You could have it as it is or use it as a dip with khakra, roasted rotis, chips, carrots, cucumbers...


Bonus: How to grow your own avocado!

If you are as enthusiastic as me, save the seed and try growing it. I tried with four and now I have four plants growing and I can't wait for them to bear fruit. Takes at least 4 years I hear. Sigh!

So this is how you sprout the seed. First you have to figure out which side will sprout. If you feel the seed you will see that it is two halves under the brown skin. On one side there will be a slight discolouration and thats where it will sprout. That part had to be slightly immersed in water not drowned.

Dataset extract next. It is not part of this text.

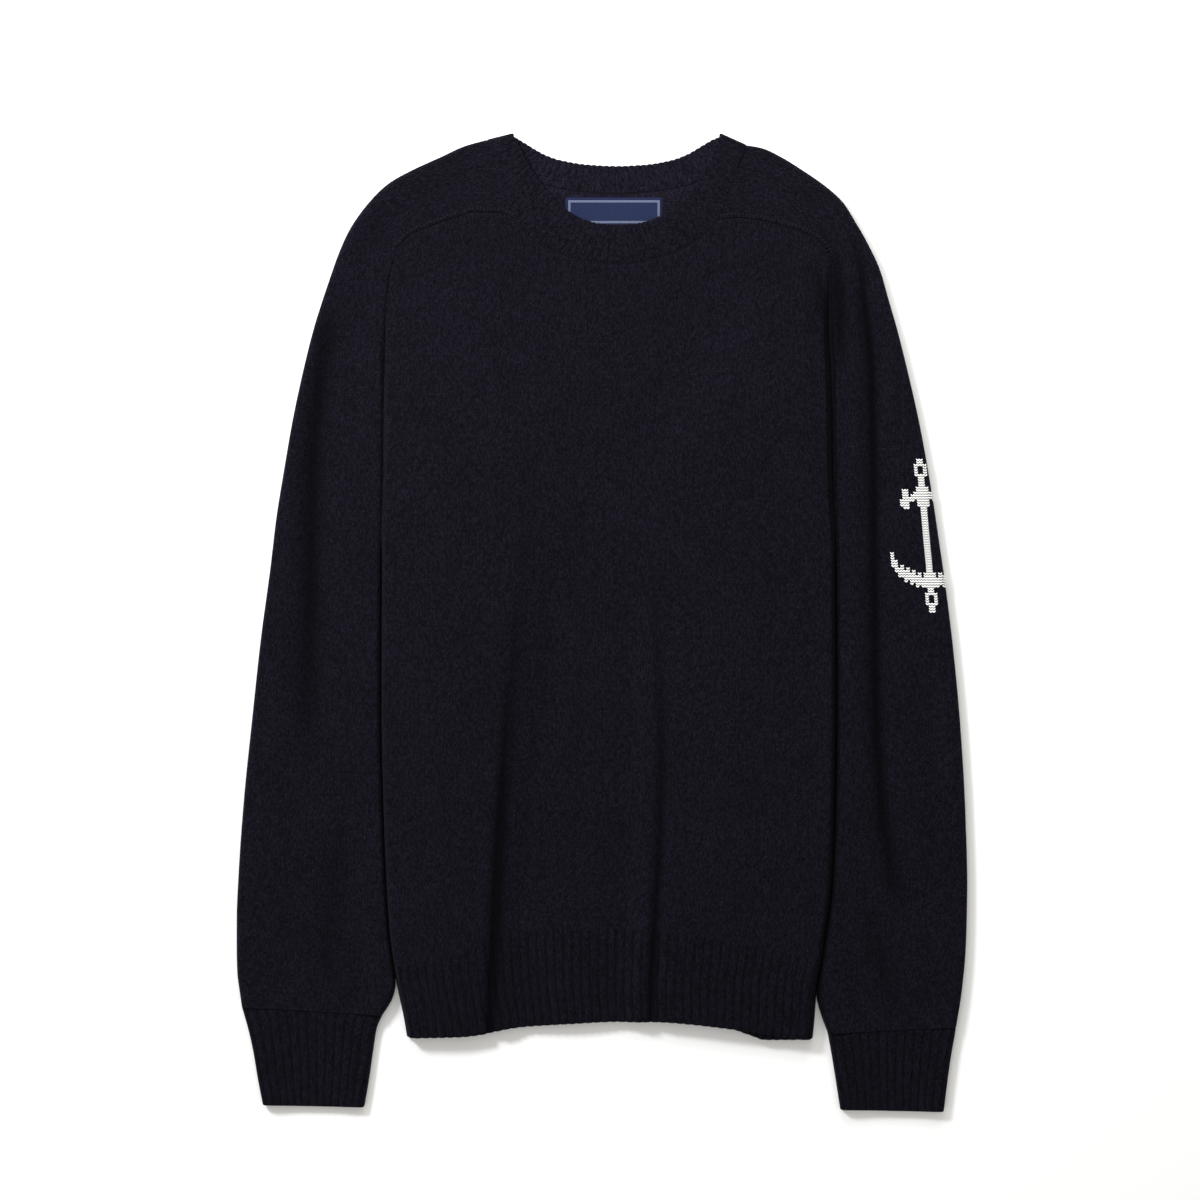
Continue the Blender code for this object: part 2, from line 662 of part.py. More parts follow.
def collar_half(table, heading_start, heading_end):
    """Columns of half the collar, one on and one between each rib, as (seam, free) points.

    Both ends are drawn in from the shoulder folds, where the ring turns over.
    """
    seams = [np.array([row.seam_x, row.seam_y]) for row in table]
    frees = [np.array([row.free_x, row.free_y]) for row in table]
    inset = COLLAR_FOLD + WALL / 2
    for end, heading in ((0, heading_start), (-1, heading_end)):
        seams[end] = seams[end] - heading * inset
        frees[end] = frees[end] - heading * inset
    middles = [(seam + free) / 2 for seam, free in zip(seams, frees)]
    steps = [np.linalg.norm(after - before) for before, after in zip(middles, middles[1:])]
    runs = np.concatenate(([0.0], np.cumsum(steps)))
    ribs = round(runs[-1] / COLLAR_RIB_PITCH)
    columns = []
    for place in np.linspace(0.0, runs[-1], 2 * ribs + 1):
        ends = [np.array([np.interp(place, runs, [point[axis] for point in line])
                          for axis in (0, 1)]) for line in (seams, frees)]
        columns.append(ends)
    return columns


def collar_flat(columns, level, facing):
    """A half of the collar that lies at one level, with its ribs on its upper side."""
    ring = []
    for index, (seam, free) in enumerate(columns):
        rib = RIB_RELIEF * (index % 2)
        normal = (0.0, 0.0, facing)
        reliefs = (rib, 0.0) if facing > 0 else (0.0, rib)
        ring.append(((*seam, level), (*free, level), normal, reliefs))
    return ring


def collar_turn(ends, heading):
    """The collar's turn over a shoulder, from the upper level down to the floor."""
    turns = [rolled(end, heading, TOP_SEAM_LEVEL, COLLAR_FOLD, math.pi, FOLD_STEPS + 1)[:-1]
             for end in ends]
    return [(seam[0], free[0], seam[1], (0.0, 0.0)) for seam, free in zip(*turns)]


def make_collar(name, cloth):
    """The ribbed collar: one ring, folded over at both shoulders."""
    over = {}
    for side, section in (("right", RIGHT_SLEEVE[-1]), ("left", LEFT_SLEEVE[-1])):
        along = np.array([section.fold_x - section.front_x, section.fold_y - section.front_y])
        over[side] = along / np.linalg.norm(along)
    front = collar_half(COLLAR_FRONT, over["right"], over["left"])
    back = collar_half(COLLAR_BACK, over["left"], over["right"])
    ring = collar_flat(front, TOP_SEAM_LEVEL, 1.0)
    ring += collar_turn(front[-1], over["left"])
    ring += collar_flat(back, FLOOR_LAYER, -1.0)
    ring += collar_turn(front[0], over["right"])[::-1]

    bm = bmesh.new()
    sections = []
    for seam, free, normal, (outer_rib, inner_rib) in ring:
        outer = []
        inner = []
        for row in range(COLLAR_ROWS + 1):
            middle = mix(np.array(seam), np.array(free), row / COLLAR_ROWS)
            outer.append(middle + np.array(normal) * (WALL / 2 + outer_rib))
            inner.append(middle - np.array(normal) * (WALL / 2 + inner_rib))
        loop = outer + inner[::-1]
        sections.append([bm.verts.new((x * MM, y * MM, max(z, 0.0) * MM)) for x, y, z in loop])
    for section, following in zip(sections, sections[1:] + sections[:1]):
        for index in range(len(section)):
            after = (index + 1) % len(section)
            bm.faces.new((section[index], section[after], following[after], following[index]))
    return add_object(name, bm, cloth)


def make_label(name, cloth):
    """A plain woven label on the back's inner face, below the collar seam."""
    bm = bmesh.new()
    bmesh.ops.create_cube(bm, size=1.0)
    base = WALL + SEAM
    bmesh.ops.scale(bm, verts=bm.verts, vec=(LABEL_WIDTH * MM, LABEL_HEIGHT * MM,
                                             LABEL_THICKNESS * MM))
    bmesh.ops.translate(bm, verts=bm.verts, vec=(
        LABEL_CENTRE[0] * MM, LABEL_CENTRE[1] * MM, (base + LABEL_THICKNESS / 2) * MM))
    return add_object(name, bm, cloth)


for old in list(bpy.data.objects):
    bpy.data.objects.remove(old, do_unlink=True)

knit = fabric("navy_knit", NAVY, 0.92)
rib_knit = fabric("navy_rib", RIB_NAVY, 0.92)
woven = fabric("label_weave", LABEL_BLUE, 0.7)

make_panel("front", front_tops(), upper_level, True, knit)
make_panel("back", back_tops(), under_level, False, knit)
make_hem_rib("hem_rib_front", FRONT_HEM, upper_level, True, 2 * HEM_RIBS, rib_knit)
make_hem_rib("hem_rib_back", BACK_HEM, under_level, False, HEM_RIBS // 2, rib_knit)
make_tuck("tucked_side_right", "right", knit)
make_tuck("tucked_side_left", "left", knit)
make_sleeve("sleeve_right", "right", RIGHT_SLEEVE, knit)
make_sleeve("sleeve_left", "left", LEFT_SLEEVE, knit)
make_cuff("cuff_right", "right", RIGHT_CUFF, rib_knit)
make_cuff("cuff_left", "left", LEFT_CUFF, rib_knit)
make_collar("collar", rib_knit)
make_label("neck_label", woven)
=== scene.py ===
import math
from collections import namedtuple

import bmesh
import bpy
import numpy as np
from mathutils import Matrix, Vector, noise


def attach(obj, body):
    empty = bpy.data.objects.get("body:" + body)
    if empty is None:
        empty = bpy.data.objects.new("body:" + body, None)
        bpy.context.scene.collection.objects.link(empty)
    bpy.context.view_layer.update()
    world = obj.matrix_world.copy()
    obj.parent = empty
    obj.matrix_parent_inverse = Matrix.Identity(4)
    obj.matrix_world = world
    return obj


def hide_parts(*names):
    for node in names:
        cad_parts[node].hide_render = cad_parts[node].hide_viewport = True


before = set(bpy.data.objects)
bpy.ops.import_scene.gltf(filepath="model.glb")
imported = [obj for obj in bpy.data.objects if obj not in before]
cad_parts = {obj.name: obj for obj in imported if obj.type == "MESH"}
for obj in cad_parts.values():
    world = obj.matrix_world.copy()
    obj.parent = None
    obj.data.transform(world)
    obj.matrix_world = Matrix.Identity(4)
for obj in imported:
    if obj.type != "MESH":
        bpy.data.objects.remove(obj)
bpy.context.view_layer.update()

# ---- Table, lamps and camera ---------------------------------------------------------
# The sweater lies on a plain white board. A soft lamp at the upper left, a low window
# beyond the collar and pale light from all round fall on it, seen from straight above.
BOARD_SIZE = 5.0
BOARD_DROP = 0.0003
BOARD_WHITES = ((0.90, 0.90, 0.895, 1.0), (0.93, 0.93, 0.925, 1.0))
ROOM_LIGHT = (1.0, 0.985, 0.955, 1.0)
ROOM_STRENGTH = 0.68
LENS = 85.0
FILM = 36.0
VIEW_WIDTH = 0.9
VIEW_CENTRE = (-0.0015, 0.0169)
VIEW_LEVEL = 0.004

board_top = bmesh.new()
bmesh.ops.create_grid(board_top, x_segments=1, y_segments=1, size=BOARD_SIZE)
bmesh.ops.translate(board_top, verts=board_top.verts, vec=(0.0, 0.0, -BOARD_DROP))
board_mesh = bpy.data.meshes.new("table")
board_top.to_mesh(board_mesh)
board_top.free()
board = bpy.data.objects.new("table", board_mesh)
bpy.context.scene.collection.objects.link(board)
white_board = bpy.data.materials.new("white_board")
white_board.use_nodes = True
board_nodes, board_links = white_board.node_tree.nodes, white_board.node_tree.links
board_shader = board_nodes["Principled BSDF"]
board_shader.inputs["Roughness"].default_value = 0.9
board_shader.inputs["Specular IOR Level"].default_value = 0.1
board_grain = board_nodes.new("ShaderNodeTexNoise")
board_grain.inputs["Scale"].default_value = 3.0
board_tone = board_nodes.new("ShaderNodeValToRGB")
for step, white in zip(board_tone.color_ramp.elements, BOARD_WHITES):
    step.color = white
board_links.new(board_grain.outputs["Fac"], board_tone.inputs["Fac"])
board_links.new(board_tone.outputs["Color"], board_shader.inputs["Base Color"])
board_mesh.materials.append(white_board)

room = bpy.data.worlds.new("room")
room.use_nodes = True
room.node_tree.nodes["Background"].inputs["Color"].default_value = ROOM_LIGHT
room.node_tree.nodes["Background"].inputs["Strength"].default_value = ROOM_STRENGTH
bpy.context.scene.world = room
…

Take four toothpicks and put it into the seed on four sides with the discoloured side down. Place it on top of a small bowl so that the toothpicks hold the seed up. Put water into it and only cover half an inch of the bottom of the seed like this picture below.

This will take at least two weeks to sprout. Keep it in a warm dark place and let it do it's thing. I changed the water everyday. Slowly the seed will begin to split from below and a small root will emerge.

Keep changing the water and eventually you will need to change the bowl to accommodate the growing root and stem which springs upwards eventually. The picture on the right has the root jutting out and the stem coming out of the left of the seed.

This sprouting doesn't work all the time. I think I got lucky but I also had some seeds which didn't do anything. Keep trying and don't give up on the seed.

Let it keep sprouting till it looks like what it is below.





This is when it is ready to plant. Avocado is a tree so make sure you have enough place to let it grow.


Ok I digressed, this was supposed to be about the guacamole but when you are so addicted to it (as I am) the next best thing is to grow your own avacados!